Just when Eve thinks she will die—not from her injuries, but from boredom—her mother gives her a special project: Create the perfect boy.
Using an amazingly detailed simulation, Eve starts building a boy from the ground up. Eve is creating Adam. And he will be just perfect… won’t he?
3 1/2 stars
Thank you to NetGalley and Feiwel and Friends for this eARC! You can get a copy for yourself on October 2nd, 2012!
To be perfectly honest, I wasn’t sure at all how Eve and Adam was going to turn out. I was only lukewarm about the concept, but requested it in a slew of requests from Macmillan publishing (which owns F&F). I then proceeded to read the entire book in two days.
Actually, the entire first half of the book didn’t sell me too strongly. The apple thing–which is, in fact, in the beginning–doesn’t seem to have a point except for being thrown in there as an obvious allusion (she also loses a rib for no reason except for this, I’m guessing). It seemed to detract from the fact that Evening is being HIT by a VEHICLE and having her LEG RIPPED OFF. (Graphic imagery not included.)
I was, entirely through the book, lukewarm about the characters of Evening and Solo. I honestly did not understand why the for the life of me Evening and Solo were splitting the narrating, besides the fact that this is written by a male-female team. Evening does most of the narrating because even the authors seem to subconsciously know that this is Evening’s story and Solo is just kind of there. Evening’s mother is just kind of there and stereotypically evil, but PROPS for the character of Evening’s best friend. Now SHE was fun.
You know what? For the first half of the book I was just entirely lukewarm about everything.
And then the second half happened.
The action? Kicked up SEVERAL notches. All of the sudden we went from not much happening to EVERYTHING HAPPENING. Upon rereading the Goodreads synopsis, I can’t help be realize how much of the story isn’t in it. But you wouldn’t know it until the second half of the book.

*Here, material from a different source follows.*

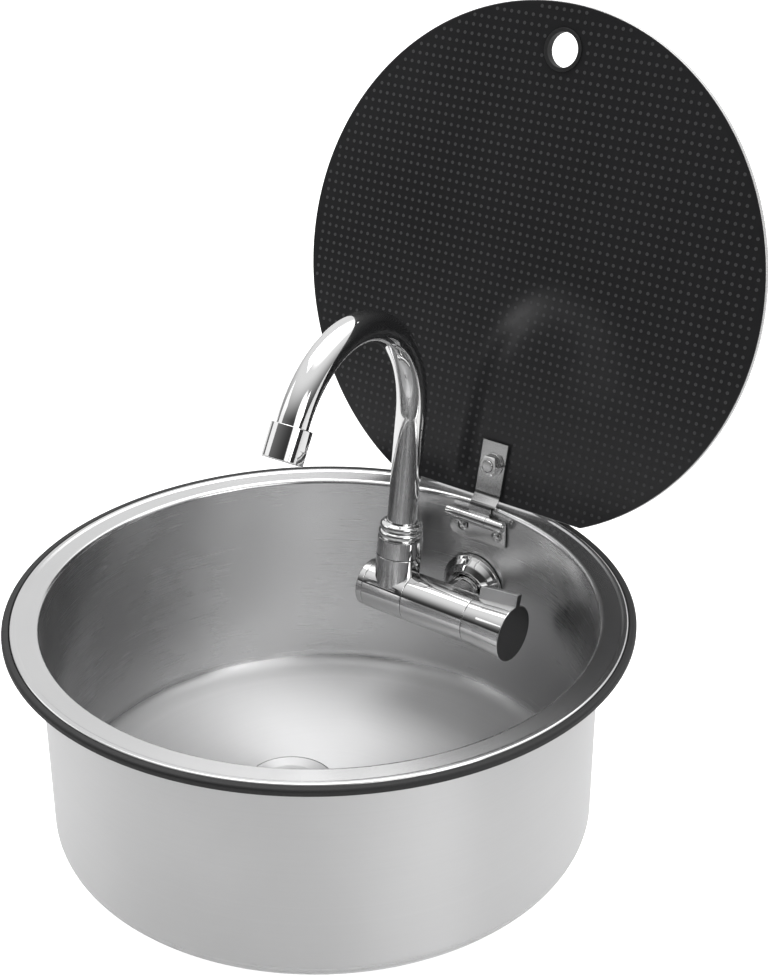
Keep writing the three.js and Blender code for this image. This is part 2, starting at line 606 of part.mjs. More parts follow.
function swingSocket() {
  const barrel = alongX(bar(BODY_RADIUS, SOCKET_LEFT, SOCKET_RIGHT, STEPS, 0.5));
  const spigot = alongX(revolve([v2(0, SOCKET_RIGHT - 3), v2(SPIGOT_RADIUS, SOCKET_RIGHT - 3),
    v2(SPIGOT_RADIUS, SOCKET_RIGHT + 5), v2(SPIGOT_RADIUS - 1.6, SOCKET_RIGHT + 5),
    v2(SPIGOT_RADIUS - 1.6, SOCKET_RIGHT + 8.4), v2(SPIGOT_RADIUS, SOCKET_RIGHT + 8.4),
    v2(SPIGOT_RADIUS, SOCKET_RIGHT + 12), v2(0, SOCKET_RIGHT + 12)]));
  // The cup is cut flat beside the seam, so that it turns past the valve body.
  const seam = new THREE.BoxGeometry(10, 60, 60).translate(SOCKET_RIGHT + 5, 0, CUP_TOP);
  const cup = combine(bar(CUP_RADIUS, 4, CUP_TOP, STEPS, 0.4).translate(RISER_X, 0, 0), [], [seam]);
  const thread = bar(CUP_RADIUS - 2.2, 10, THREAD_TOP, STEPS, 0.4).translate(RISER_X, 0, 0);
  const across = alongX(bar(WATERWAY, RISER_X, 5, SMALL_STEPS, 0));
  const upward = bar(WATERWAY, -WATERWAY, CUP_TOP + 10, SMALL_STEPS, 0).translate(RISER_X, 0, 0);
  const seat = bar(TUBE_RADIUS + 0.6, RISER_BOTTOM - 4, CUP_TOP + 10, STEPS, 0).translate(RISER_X, 0, 0);
  return combine(barrel, [spigot, cup, thread], [across, upward, seat]);
}

/** Coupling nut with two beads round its top. */
function spoutNut() {
  const bore = TUBE_RADIUS + 0.4;
  const low = CUP_TOP + GAP;
  const beads = [];
  for (const [middle, radius] of NUT_BEADS) {
    beads.push(...arcPoints(radius - BEAD_RADIUS, middle, BEAD_RADIUS, -90, 90, 3));
  }
  const inside = CUP_RADIUS - 2.2 + GAP;
  return revolve([v2(inside, low), v2(CUP_RADIUS - 0.3, low), v2(CUP_RADIUS, low + 0.4),
    v2(CUP_RADIUS, COLLAR_TOP - 0.6), v2(CUP_RADIUS - 0.6, COLLAR_TOP), v2(13.1, COLLAR_TOP + 0.4), ...beads,
    v2(12.3, NUT_TOP), v2(bore, NUT_TOP), v2(bore, THREAD_TOP + 1.6), v2(inside, THREAD_TOP + 1.6), v2(inside, low)])
    .translate(RISER_X, 0, 0);
}

class NeckCurve extends THREE.Curve {
  /** Straight riser, bend towards the bowl, short straight end, from the foot of the spout. */
  getPoint(t, target = new THREE.Vector3()) {
    const sweep = radians(NECK_SWEEP);
    const rise = RISER_TOP - RISER_BOTTOM;
    const bend = NECK_RADIUS * sweep;
    const s = t * (rise + bend + TUBE_TAIL);
    if (s <= rise) return target.set(0, 0, RISER_BOTTOM + s);
    const angle = Math.min((s - rise) / NECK_RADIUS, sweep);
    const tail = Math.max(s - rise - bend, 0);
    return target.set(0,
      -NECK_RADIUS * (1 - Math.cos(angle)) - tail * Math.sin(angle),
      RISER_TOP + NECK_RADIUS * Math.sin(angle) + tail * Math.cos(angle));
  }
}

function gooseneck() {
  const section = disc(TUBE_RADIUS, 16);
  withRoundHole(section, 0, 0, TUBE_RADIUS - TUBE_WALL, 12);
  const path = new NeckCurve();
  return closed(new THREE.ExtrudeGeometry(section, { steps: 20, extrudePath: path }));
}

/** Place a solid drawn about +Z, pointing out of the spout, at the spout's end. */
function atOutlet(geometry) {
  const sweep = radians(NECK_SWEEP);
  const end = new NeckCurve().getPoint(1);
  return geometry.rotateX(sweep).translate(end.x, end.y, end.z);
}

function aeratorShell() {
  const bore = TUBE_RADIUS + GAP;
  const low = -8;
  const high = low + AERATOR_LENGTH;
  const sleeve = revolve([v2(bore, low), v2(AERATOR_RADIUS - 0.5, low), v2(AERATOR_RADIUS, low + 0.6),
    v2(AERATOR_RADIUS, high - 1), v2(AERATOR_RADIUS - 1, high), v2(10.4, high), v2(10.4, high - 2),
    v2(11.4, high - 2), v2(11.4, 1.6), v2(bore, 1), v2(bore, low)]);
  const flat = (side) => new THREE.BoxGeometry(4, 2 * AERATOR_RADIUS, 9)
    .translate(side * (AERATOR_RADIUS + 1.2), 0, high - 4.5);
  return combine(sleeve, [], [flat(-1), flat(1)]);
}

function aeratorInsert() {
  const low = 3;
  const high = AERATOR_LENGTH - 8 - 2 - GAP;
  const shape = withRoundHole(disc(11.1), 0, 0, 1.4, 6);
  for (const [count, radius] of [[5, 4.6], [7, 8.4]]) {
    for (let i = 0; i < count; i += 1) {
      const angle = (i * TURN) / count;
      withRoundHole(shape, radius * Math.cos(angle), radius * Math.sin(angle), 1.1, 6);
    }
  }
  return plate(shape, low, high);
}

place(arm, 'swing_socket', swingSocket(), CHROME);
place(arm, 'end_cap', alongX(bar(BODY_RADIUS - 0.2, END_CAP_LEFT, SOCKET_LEFT - GAP, STEPS, 1)), CHROME);
place(arm, 'spigot_oring', alongX(ring(SPIGOT_RADIUS - 1.3, SPIGOT_RADIUS + GAP, SOCKET_RIGHT + 5.5,
  SOCKET_RIGHT + 7.9)), RUBBER);
place(arm, 'spout_nut', spoutNut(), CHROME);
place(spout, 'gooseneck_spout', gooseneck(), CHROME);
place(spout, 'aerator_shell', atOutlet(aeratorShell()), CHROME);
place(spout, 'aerator_insert', atOutlet(aeratorInsert()), GREY_PLASTIC);

// ---------- drain ----------
const drain = new THREE.Group();
drain.position.set(DRAIN_X, DRAIN_Y, -BOWL_DEPTH - DRAIN_RECESS);
model.add(drain);

function drainFlange() {
  const seat = SHEET + GAP + 0.8 + GAP;
  return revolve([v2(DRAIN_BORE, -26), v2(DRAIN_TUBE, -26), v2(DRAIN_TUBE, seat), v2(DRAIN_RADIUS, seat),
    v2(DRAIN_RADIUS, seat + 0.5), v2(DRAIN_RADIUS - 1, seat + 1.2), v2(DRAIN_BORE + 3, seat + 0.9),
    v2(DRAIN_BORE + 1.4, seat), v2(DRAIN_BORE + 1, -2.4), v2(DRAIN_BORE - 1.6, -2.4),
    v2(DRAIN_BORE - 1.6, -3.8), v2(DRAIN_BORE, -4.4), v2(DRAIN_BORE, -26)]);
}

function strainer() {
  const shape = withRoundHole(disc(DRAIN_BORE + 0.6), 0, 0, 2.6, 10);
  for (let i = 0; i < 6; i += 1) {
    const angle = radians(-53) + (i * TURN) / 6;
    withRoundHole(shape, 10.4 * Math.cos(angle), 10.4 * Math.sin(angle), 4.2, 12);
  }
  return plate(shape, -2.4 + GAP, -1.3);
}

function drainNut() {
  const outline = [];
  for (let turn = 0; turn < 360; turn += 45) {
    const middle = v2(24 * Math.cos(radians(turn)), 24 * Math.sin(radians(turn)));
    outline.push(...arcPoints(middle.x, middle.y, 4.5, turn - 52, turn + 52, 3));
  }
  return plate(withRoundHole(new THREE.Shape(outline), 0, 0, DRAIN_TUBE + 2 * GAP, STEPS), -14.6, -5);
}

/** Reducing tail with three barbs for a soft hose. */
function drainTail() {
  const end = TAIL_END + BOWL_DEPTH + DRAIN_RECESS;
  const barbs = [];
  for (let i = 2; i >= 0; i -= 1) {
    const low = end + 2 + i * 7;
    barbs.push(v2(TAIL_BORE + 3.4, low + 5), v2(TAIL_BORE + 2.2, low));
  }
  return revolve([v2(TAIL_BORE, end), v2(TAIL_BORE, -30.5), v2(DRAIN_TUBE + GAP, -26.6),
    v2(DRAIN_TUBE + GAP, -16), v2(23.6, -16), v2(23.6, -27.5), v2(22, -29.5), v2(TAIL_BORE + 3, -33.5),
    ...barbs, v2(TAIL_BORE + 1.6, end), v2(TAIL_BORE, end)]);
}

place(drain, 'drain_flange', drainFlange(), BRIGHT_STEEL);
place(drain, 'drain_strainer', strainer(), BRIGHT_STEEL);
place(drain, 'drain_seal_top', ring(DRAIN_TUBE + GAP, DRAIN_RADIUS - 1, SHEET + GAP, SHEET + GAP + 0.8), RUBBER);
place(drain, 'drain_seal', ring(DRAIN_TUBE + GAP, 27, -3 - GAP, -GAP), RUBBER);
place(drain, 'drain_washer', ring(DRAIN_TUBE + GAP, 27, -4.7, -3 - 2 * GAP), WHITE_PLASTIC);
place(drain, 'drain_nut', drainNut(), GREY_PLASTIC);
place(drain, 'drain_tail', drainTail(), GREY_PLASTIC);

export default model;
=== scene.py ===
"""Looks of a round camper sink with a hinged glass lid and a folding gooseneck tap.

Sizes are in millimetres and become metres when a mesh is made. The row's frame has its origin at
the centre of the worktop cut-out, +Z up and +Y towards the lid hinge.
"""

from __future__ import annotations

import logging
import math
from dataclasses import dataclass, field
from enum import Enum
from typing import Sequence

import bmesh
import bpy
from mathutils import Matrix, Vector
from mathutils.geometry import tessellate_polygon

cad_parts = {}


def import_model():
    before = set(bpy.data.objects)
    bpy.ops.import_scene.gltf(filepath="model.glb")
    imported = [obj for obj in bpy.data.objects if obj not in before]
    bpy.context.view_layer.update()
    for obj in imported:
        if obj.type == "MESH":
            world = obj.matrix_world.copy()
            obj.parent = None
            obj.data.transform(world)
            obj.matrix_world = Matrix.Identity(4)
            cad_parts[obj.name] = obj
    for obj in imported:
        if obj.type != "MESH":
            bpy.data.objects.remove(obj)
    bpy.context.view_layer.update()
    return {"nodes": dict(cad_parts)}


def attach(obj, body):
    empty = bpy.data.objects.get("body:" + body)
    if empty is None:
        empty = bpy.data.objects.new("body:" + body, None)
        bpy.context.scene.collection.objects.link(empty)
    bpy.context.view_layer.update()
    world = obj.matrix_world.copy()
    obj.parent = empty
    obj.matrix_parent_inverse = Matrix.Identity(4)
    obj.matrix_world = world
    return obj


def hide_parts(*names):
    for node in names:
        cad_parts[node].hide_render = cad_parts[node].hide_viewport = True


LOG = logging.getLogger("sink")
MM = 0.001
TURN = 2 * math.pi
GAP = 0.3
SHARP_ANGLE = math.radians(38)
NEARLY_STRAIGHT = math.pi - 0.02
FILLET_SHARE = 0.49

Point2 = tuple[float, float]
Point3 = tuple[float, float, float]

# ---------------------------------------------------------------- where things stand
PIN = Vector((0.0, 165.9, -4.9))
LID_OPEN = math.radians(103.6)
TAP = Vector((0.0, 132.7, -60.7))
RISER_LEAN = math.radians(7.3)
RISER_X = -39.5
SPOUT_TURN = math.radians(5.1)
WALL_INSIDE = 172.06
WALL_OUTSIDE = 173.3
LEAF_SCREWS = (-9.4, 19.2)
LEAF_SCREW_DROP = 10.0
LEAF_HOLE = 2.35
STRAP_X = 5.8
STRAP_WIDTH = 20.0
STRAP_END = 54.6
BOLT_REACH = 38.5
DRAIN = Vector((-34.0, 6.0, -151.7))

PLACES: dict[str, Matrix] = {
    "lid": Matrix.Translation(PIN) @ Matrix.Rotation(-LID_OPEN, 4, "X"),
    "tap": Matrix.Translation(TAP),
    "arm": Matrix.Translation(TAP) @ Matrix.Rotation(-RISER_LEAN, 4, "X"),
    "drain": Matrix.Translation(DRAIN),
}
PLACES["spout"] = PLACES["arm"] @ Matrix.Translation((RISER_X, 0, 0)) @ Matrix.Rotation(SPOUT_TURN, 4, "Z")
ALONG_X = Matrix.Rotation(math.pi / 2, 4, "Y")
ALONG_Y = Matrix.Rotation(-math.pi / 2, 4, "X")
SWAP_YZ = Matrix(((1, 0, 0, 0), (0, 0, 1, 0), (0, 1, 0, 0), (0, 0, 0, 1)))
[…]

Alright, I still wasn’t in love with the characters, but FINALLY the multiple points of view had purpose. The romance was particularly awkward and I didn’t find it that believable or real, but the way it’s handled was really sweet. I honestly have to be that vague because otherwise I’d reveal a MAJOR plot point, so … don’t hurt me. Trying to be non-spoiler here. 😛
The plot also never hit a point of entire believability with me, especially the plot twist at the end. The character in the plot twist was far too one-dimensional for the entire book, and there were absolutely no hints that this was coming. All of the sudden there’s just this HAHAHA, GOTCHA moment that I still honestly don’t believe.
All and all, the three and half star rating is perfect for me and this book. I liked it a lot, but I certainly didn’t love it. Though the end did a great deal to redeem the first half, I was just never really engaged with the characters or the plot. The action was great, and so was the subplots, but the overarching concepts just didn’t fit for me.